You pay commission fees when your certificate matures, not when you make your investment. If you choose to purchase various secondary market CDs with Vanguard at a time, you will pay commission for each.
You are not permitted to invest more money into your account after you have made an initial deposit. CDs can be opened online or over the phone (additional fees may apply for phone trading).
How to Earn Interest
Vanguard CDs pay simple interest at maturity into your linked Vanguard money market fund. This is another key difference between brokered and non-brokered CDs, as non-brokered CDs compound interest and credit it monthly or quarterly back into the certificate, onto the principal, until it reaches maturity (at which point you can withdraw the funds).
Remember, for Vanguard’s brokered CDs, yields are calculated as simple interest, not compounded.
Terms and Fees
Purchasing new issue CDs are completely free of charge.
As mentioned, when purchasing CDs on the secondary market, Vanguard charges a $1 transaction fee for every $1,000 you invest but no more than $250 in total.

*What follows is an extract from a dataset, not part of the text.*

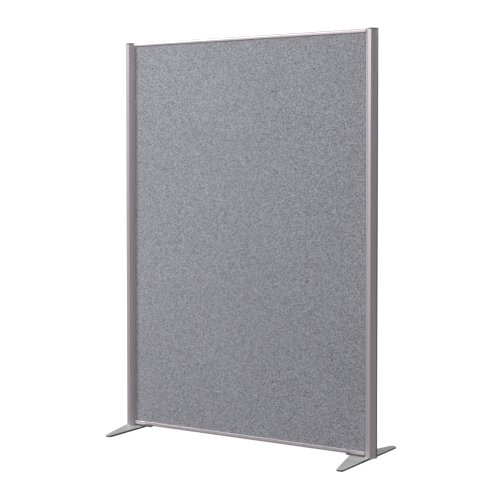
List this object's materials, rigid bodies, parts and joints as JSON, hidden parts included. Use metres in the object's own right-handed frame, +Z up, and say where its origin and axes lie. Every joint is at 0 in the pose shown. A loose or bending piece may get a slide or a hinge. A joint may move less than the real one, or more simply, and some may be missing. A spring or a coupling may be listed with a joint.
{
  "type": "free-standing partition wall",
  "caption": "Free-standing screen: a grey fabric panel held between two aluminium posts on flat tapered steel feet.",
  "frame": {"origin": "on the floor under the middle of the panel, the centre of the bounding box's base", "axes": "+X along the panel's width, -Y towards the front, +Z up"},
  "size_m": [1.2, 0.46, 1.65],
  "materials": {
    "anodised_aluminium": "fine satin anodised, drawn along its length",
    "cast_plug": "plain casting",
    "zinc_plated_steel": "bright zinc plate",
    "foot_coating": "silver-grey satin powder coat",
    "cap_plastic": "fine moulded texture",
    "rest_plastic": "fine moulded texture",
    "cover_plastic": "smooth extruded",
    "screen_fabric": "speckled grey crepe weave",
    "frame_timber": "planed softwood",
    "dowel_beech": "fluted beech",
    "skin_board": "smooth hardboard",
    "infill_board": "paper honeycomb board"
  },
  "bodies": {
    "root": {"back_fabric": "screen_fabric", "back_skin": "skin_board", "blade_screws": "zinc_plated_steel", "bottom_bar": "frame_timber", "bottom_rail": "anodised_aluminium", "frame_dowels": "dowel_beech", "front_fabric": "screen_fabric", "front_skin": "skin_board", "left_foot_blade": "foot_coating", "left_post": "anodised_aluminium", "left_post_cap": "cap_plastic", "left_post_plug": "cast_plug", "left_rail_rest": "rest_plastic", "left_slot_cover": "cover_plastic", "left_stile": "frame_timber", "lower_infill": "infill_board", "middle_bar": "frame_timber", "panel_screws": "zinc_plated_steel", "post_bolts": "zinc_plated_steel", "rest_screws": "zinc_plated_steel", "right_foot_blade": "foot_coating", "right_post": "anodised_aluminium", "right_post_cap": "cap_plastic", "right_post_plug": "cast_plug", "right_rail_rest": "rest_plastic", "right_slot_cover": "cover_plastic", "right_stile": "frame_timber", "top_bar": "frame_timber", "top_rail": "anodised_aluminium", "upper_infill": "infill_board"}
  },
  "joints": []
}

If you place a secondary trade over the phone, you will pay a $25 fee for a broker to help you complete the trade.
The fees are waived for secondary trades if you hold more than $1 million across all of your Vanguard assets including fixed income investment products, mutual funds and index funds, and ETFs.
Vanguard CDs are federally insured up to $250,000 per depositor. All banks issuing new brokered CDs are also FDIC insured so that you are fully covered with each bank you have purchased a CD from.
If you decide to sell your brokered CD before it matures, you can do so through your Vanguard brokerage account.
Each bank imposes its own minimums and maximums. Some, for example, may require you to invest at least $10,000, not $1,000. Vanguard will help show you your options, but it is your responsibility to make sure you understand the terms for each of your CDs. Vanguard plays no role in deciding whether you qualify for an account.
Note that these brokered CDs do not automatically renew at maturity. Instead, the principal and interest you’ve earned is transferred to your linked Vanguard money market account.